Im Interesse ihrer Möglichkeit zur demokratischen Selbststeuerung können Parteien es sich also gar nicht leisten, ihre parteiinternen Entscheidungsstrukturen von massenmedialen Klischees aushebeln zu lassen, die sich zudem in ihrer selbstbezüglichen Abschottung der Kritik entziehen. Eine Sexismus-Debatte wie die um Behrends stellt damit junge Frauen parteiintern als Zeitbomben hin: Gerade ihre massenmediale Machtposition kann es ja gegebenenfalls verhindern, sie verlässlich in innerparteiliche Strukturen rückbinden zu können.
Es liegt daher nahe, dass Männer, aber auch andere Frauen in Zukunft in vertraulichen Gesprächen mit Frauen vorsichtiger und zurückhaltender agieren, und dass Parteigremien skeptischer mit Entscheidungen umgehen, durch die Frauen ohne längere parteiinterne Erfahrung auf Einflusspositionen platziert werden. Dass also Vertreterinnen der Frauen-Union Behrends ganz besonders scharf kritisieren, ist nicht einfach „Stutenbissigkeit“, sondern Ausdruck rationaler Eigeninteressen.
Vertreterinnen der Massenmedien wiederum können in ihrer selbstbezüglichen Eigenlogik offenbar gar nicht einordnen, warum die mediale Sakralisierung von Frauen in anderen als den massenmedialen Kontexten erheblich nachteilige Folgen für Frauen haben kann. Medial werden diese Folgen wiederum nur als Bestätigung der eigenen Vorannahmen gedeutet, als Beleg für eben die sexistischen Strukturen, die durch die journalistischen Aktivistinnen so mutig bekämpft würden.
„Man muss endlich ernsthaft diskutieren, warum im Berliner Abgeordnetenhaus oder im Bundestag nur rund ein Drittel Frauen sitzen“,
schreibt Annett Meiritz im Spiegel und nimmt das Ergebnis der Diskussion dann auch schon vorweg: „Sexismus und Ausgrenzung“. Dabei würde es natürlich zu einer ernsthaften Diskussion gehören, auch andere Erklärungen durchzuspielen.
Als die SPD eines Wahlkreises in der Eifel nun per Stellenanzeige Bewerber für eine Bundestagskandidatur suchte, kam nicht einmal ein Viertel der Antworten von Frauen – was der Spiegel umgehend als „Makel“ herausstellte, als ob es die Schuld der SPD selbst wäre.
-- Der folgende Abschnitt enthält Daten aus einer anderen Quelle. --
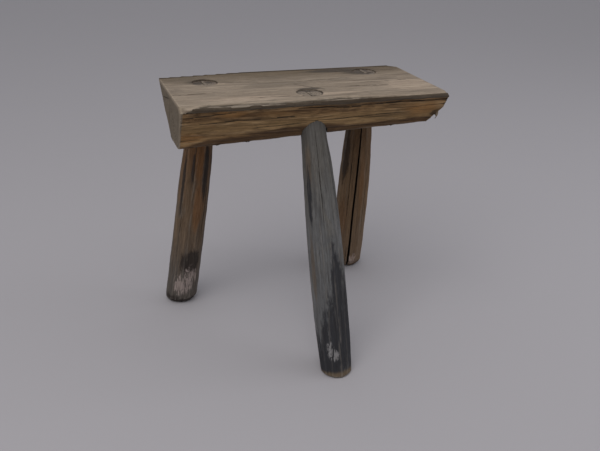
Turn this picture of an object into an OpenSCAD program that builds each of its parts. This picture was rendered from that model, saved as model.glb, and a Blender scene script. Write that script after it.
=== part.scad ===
// Rustic three leg stool: a split log slab on three round hewn legs.
// Millimetres, +Z up. The origin is on the floor, under the middle of the whole stool.

/* [Seat slab] */
// Height of the flat seat above the floor
seat_height = 382; // [350:1:430]
// Length of the slab, along its grain
seat_length = 362; // [350:1:400]
// Width of the flat top at its widest
seat_width = 172; // [165:1:185]
// Thickness under the thick left end
thick_left = 66; // [60:1:72]
// Thickness under the thin right end
thick_right = 53; // [48:1:58]
// Radius of the round underside
belly_radius = 130; // [125:1:200]
// Lean of the hewn front face from upright, in degrees
front_lean = 30; // [22:1:34]
// Lean of the hewn back face from upright, in degrees
back_lean = 48; // [40:1:50]
// Width of the worn bevel along the front edge
bevel_width = 17; // [8:1:22]
// Slope of the worn bevel, in degrees
bevel_slope = 13; // [6:1:18]

/* [Legs] */
// Diameter of the round tenon at the top of each leg
tenon_diameter = 34; // [30:1:36]
// Length of the round tenon, down from the seat's top
tenon_length = 60; // [58:1:68]
// Play between a tenon and its socket, all round
tenon_play = 0.1; // [0.05:0.05:0.3]
// Depth of the tenon ends below the seat's top
tenon_recess = 1.2; // [0.5:0.1:3]
// Radius of the part of each foot that meets the floor
foot_radius = 19; // [16:1:21]
// Width of the drying split at the surface of the right rear leg
split_width = 2.6; // [1:0.1:4]

/* [Wedges] */
// Thickness of each wedge at its outer end
wedge_thick = 5; // [3:0.5:7]
// Thickness of each wedge at its driven tip
wedge_tip = 1; // [0.5:0.1:1.5]
// Length of each wedge
wedge_length = 36; // [24:1:44]

/* [Nail hole] */
// Diameter of the old nail hole in the front edge
nail_hole_diameter = 5; // [2:0.5:5]
// Depth of the old nail hole
nail_hole_depth = 14; // [6:1:20]

/* [Hidden] */

// Middle of the slab, seen from above, and its four sides
seat_middle = [-3, -21];
seat_left = seat_middle.x - seat_length / 2;
seat_right = seat_middle.x + seat_length / 2;
seat_front = seat_middle.y - seat_width / 2;
seat_back = seat_middle.y + seat_width / 2;

// The round underside runs under the front half and rises a little to the right.
belly_y = seat_middle.y - 20;
belly_rise = atan((thick_left - thick_right) / seat_length);

// The back face turns in towards the left end, and the right end is chipped.
left_turn = 5;
left_turn_from = seat_left + 120;
left_end_lean = 2;
chip_turn = -40;
chip_size = 12;
break_depth = 22;
break_lean = 38;

// Each leg: its socket's middle in the seat's top, its foot's middle on the floor,
// and its girth as [height above the floor, diameter] up to the tenon.
left_rear = [[-127, 18], [-157, 110], [[0, 50], [60, 48], [143, 46], [225, 45], [280, 40]]];
front = [[-6, -61], [16, -152], [[0, 43], [40, 46], [92, 47.5], [153, 48], [214, 45], [262, 42], [303, 37]]];
right_rear = [[115, 35], [158, 150], [[0, 52], [105, 51.5], [164, 51], [234, 46], [281, 41.5]]];

// The drying split faces forward and a little to the left.
split_turn = -115;
split_bottom_width = 0.6;
split_top = seat_height - 48;

nail_place = [-18, seat_front + 5];
reach = 600;
over = 30;

function lean_vector(leg) = [leg[0].x - leg[1].x, leg[0].y - leg[1].y, seat_height];
function leg_length(leg) = norm(lean_vector(leg));
function leg_rake(leg) = acos(seat_height / leg_length(leg));
function leg_turn(leg) = atan2(lean_vector(leg).y, lean_vector(leg).x);

// Children stand on the leg's foot, with +Z up its axis and +X still near the slab's grain.
module on_leg(leg) {
    translate([leg[1].x, leg[1].y, 0])
        rotate([0, 0, leg_turn(leg)])
            rotate([0, leg_rake(leg), 0])
                rotate([0, 0, -leg_turn(leg)])
                    children();
}

// All the room beyond one flat hewn face. The face goes through a place, looks along +Y
// before its turn, and leans in under the seat.
module beyond_face(place, turn, lean) {
    translate(place)
        rotate([0, 0, turn])
            rotate([-lean, 0, 0])
                translate([-reach / 2, 0, -reach / 2])
                    cube(reach);
}

module slab_blank() {
    intersection() {
        translate([seat_left - over, seat_front - over, seat_height - 2 * over - thick_left])
            cube([seat_length + 2 * over, seat_width + 2 * over, thick_left + 2 * over]);
        translate([seat_left, belly_y, seat_height - thick_left])
            rotate([0, -belly_rise, 0])
                translate([-over, 0, belly_radius])
                    rotate([0, 90, 0])
                        cylinder(r = belly_radius, h = seat_length + 2 * over, $fn = 128);
    }
}

module hewn_faces() {
    beyond_face([0, seat_front, seat_height], 180, front_lean);
    beyond_face([0, seat_back, seat_height], 0, back_lean);
    beyond_face([left_turn_from, seat_back, seat_height], left_turn, back_lean);
    beyond_face([seat_left, 0, seat_height], 90, left_end_lean);
    beyond_face([seat_right, 0, seat_height], -90, 0);
    beyond_face([seat_right, 0, seat_height - break_depth], -90, break_lean);
    beyond_face([seat_right - chip_size, seat_back, seat_height], chip_turn, back_lean);
    beyond_face([0, seat_front + bevel_width, seat_height], 180, bevel_slope - 90);
}

module socket(leg) {
    on_leg(leg)
        translate([0, 0, leg_length(leg) - 2 * tenon_length])
            cylinder(d = tenon_diameter + 2 * tenon_play, h = 3 * tenon_length, $fn = 64);
}

module nail_hole() {
    translate([nail_place.x, nail_place.y, seat_height])
        rotate([front_lean, 0, 0])
            translate([0, 0, -nail_hole_depth])
                cylinder(d = nail_hole_diameter, h = nail_hole_depth + over, $fn = 32);
}

module seat() {
    color("tan")
        difference() {
            slab_blank();
            hewn_faces();
            socket(left_rear);
            socket(front);
            socket(right_rear);
            nail_hole();
        }
}

// The round stick, longer than the leg at both ends
module stick(leg) {
    up_axis = leg_length(leg) / seat_height;
    tenon_radius = tenon_diameter / 2;
    on_leg(leg)
        rotate_extrude($fn = 64)
            polygon(concat(
                [[0, -over], [leg[2][0][1] / 2, -over]],
                [for (girth = leg[2]) [girth[1] / 2, girth[0] * up_axis]],
                [[tenon_radius, (seat_height - tenon_length) * up_axis]],
                [[tenon_radius, leg_length(leg) + over], [0, leg_length(leg) + over]]
            ));
}

// The room between the floor and the cut tenon end, with the foot's rim worn round
module standing_room(leg) {
    translate([leg[1].x, leg[1].y, 0]) {
        cylinder(r1 = foot_radius, r2 = foot_radius + over, h = over, $fn = 64);
        translate([-reach / 2, -reach / 2, over])
            cube([reach, reach, seat_height - tenon_recess - over]);
    }
}

// The wedge runs across the seat's grain, so that it can't split the slab.
module wedge_blank(leg, above) {
    on_leg(leg)
        translate([0, 0, leg_length(leg)])
            rotate([90, 0, 0])
                linear_extrude(height = 2 * tenon_diameter, center = true)
                    polygon([
                        [-wedge_tip / 2, -wedge_length], [wedge_tip / 2, -wedge_length],
                        [wedge_thick / 2, 0], [wedge_thick / 2, above],
                        [-wedge_thick / 2, above], [-wedge_thick / 2, 0]
                    ]);
}

module leg(place) {
    difference() {
        intersection() {
            stick(place);
            standing_room(place);
        }
        wedge_blank(place, over);
    }
}

module wedge(place) {
    color("darkkhaki")
        intersection() {
            wedge_blank(place, over);
            on_leg(place)
                cylinder(d = tenon_diameter, h = leg_length(place) + over, $fn = 64);
            translate([-reach / 2, -reach / 2, 0])
                cube([reach, reach, seat_height - tenon_recess / 2]);
        }
}

// A drying split, widest at the surface and closing towards the middle of the leg
module drying_split(place) {
    on_leg(place)
        translate([0, 0, -over])
            linear_extrude(height = split_top + over)
                rotate([0, 0, split_turn])
                    polygon([
                        [0, -split_bottom_width / 2], [over, -split_width / 2],
                        [over, split_width / 2], [0, split_bottom_width / 2]
                    ]);
}

module leg_left_rear() {
    color("saddlebrown") leg(left_rear);
}

module leg_front() {
    color("dimgray") leg(front);
}

module leg_right_rear() {
    color("sienna")
        difference() {
            leg(right_rear);
            drying_split(right_rear);
        }
}

module wedge_left_rear() {
    wedge(left_rear);
}

module wedge_front() {
    wedge(front);
}

module wedge_right_rear() {
    wedge(right_rear);
}

seat();
leg_left_rear();
leg_front();
leg_right_rear();
wedge_left_rear();
wedge_front();
wedge_right_rear();
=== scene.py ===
"""A rustic three leg stool: a split log slab on three hewn legs, each held by a wedge.

The scene is in metres, +Z up, with the floor at z = 0 and the grain of the seat along X. Tables of
numbers, and the sizes given to carve, noise and rings, are in millimetres.
"""
import math
from functools import cache

import bmesh
import bpy
import numpy as np
from mathutils import Euler, Matrix, Vector


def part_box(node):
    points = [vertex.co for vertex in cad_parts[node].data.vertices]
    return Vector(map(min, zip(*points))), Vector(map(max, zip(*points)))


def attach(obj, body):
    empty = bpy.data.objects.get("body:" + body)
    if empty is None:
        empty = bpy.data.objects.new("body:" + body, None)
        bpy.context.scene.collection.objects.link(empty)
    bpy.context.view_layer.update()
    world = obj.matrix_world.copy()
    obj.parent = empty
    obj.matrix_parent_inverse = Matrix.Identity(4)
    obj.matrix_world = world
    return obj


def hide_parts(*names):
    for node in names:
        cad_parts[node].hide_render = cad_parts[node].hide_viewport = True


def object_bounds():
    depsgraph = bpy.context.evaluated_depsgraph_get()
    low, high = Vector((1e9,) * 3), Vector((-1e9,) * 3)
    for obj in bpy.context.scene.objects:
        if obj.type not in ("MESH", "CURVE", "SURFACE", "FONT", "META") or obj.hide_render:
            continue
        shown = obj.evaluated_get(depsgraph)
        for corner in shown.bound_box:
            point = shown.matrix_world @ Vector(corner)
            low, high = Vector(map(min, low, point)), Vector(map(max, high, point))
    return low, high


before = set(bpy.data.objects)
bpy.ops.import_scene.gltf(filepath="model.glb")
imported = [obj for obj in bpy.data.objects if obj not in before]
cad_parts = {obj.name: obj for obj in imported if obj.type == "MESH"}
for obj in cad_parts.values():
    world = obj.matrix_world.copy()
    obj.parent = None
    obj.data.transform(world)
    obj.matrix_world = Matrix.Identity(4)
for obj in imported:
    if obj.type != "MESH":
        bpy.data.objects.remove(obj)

MM = 0.001
CAD_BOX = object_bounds()
SEAT_LOW, SEAT_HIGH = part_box("seat")

# Groups that hold carving to a region; a region's own value has the same name without this
CARVING = "carve_"

# The seat's hewn faces in degrees: leans from upright, turns about Z and the front bevel's slope
FRONT_LEAN = 30
BACK_LEAN = 48
BACK_TURN = 5
BACK_CORNER_TURN = -40
BEVEL_SLOPE = 13
BREAK_LEAN = 36
LEFT_END_LEAN = 2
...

Es gehört eben zu einem traditionellen Geschlechterbild, dass Frauen die Verantwortung für öffentliche Angelegenheiten an Männer delegieren. Solch ein traditionelles Bild wird durch Wizorek, Meiritz und co. eben nicht verändert, sondern bestätigt. Verantwortung nämlich weisen sie rituell nicht Frauen zu, sondern Männern, die Frauen in der Politik das Leben schwer machen würden.
So sorgen dann die Anti-Sexismus-Aktivistinnen selbst dafür, dass Sexismus-Debatten auch in Zukunft der Stoff nicht ausgeht.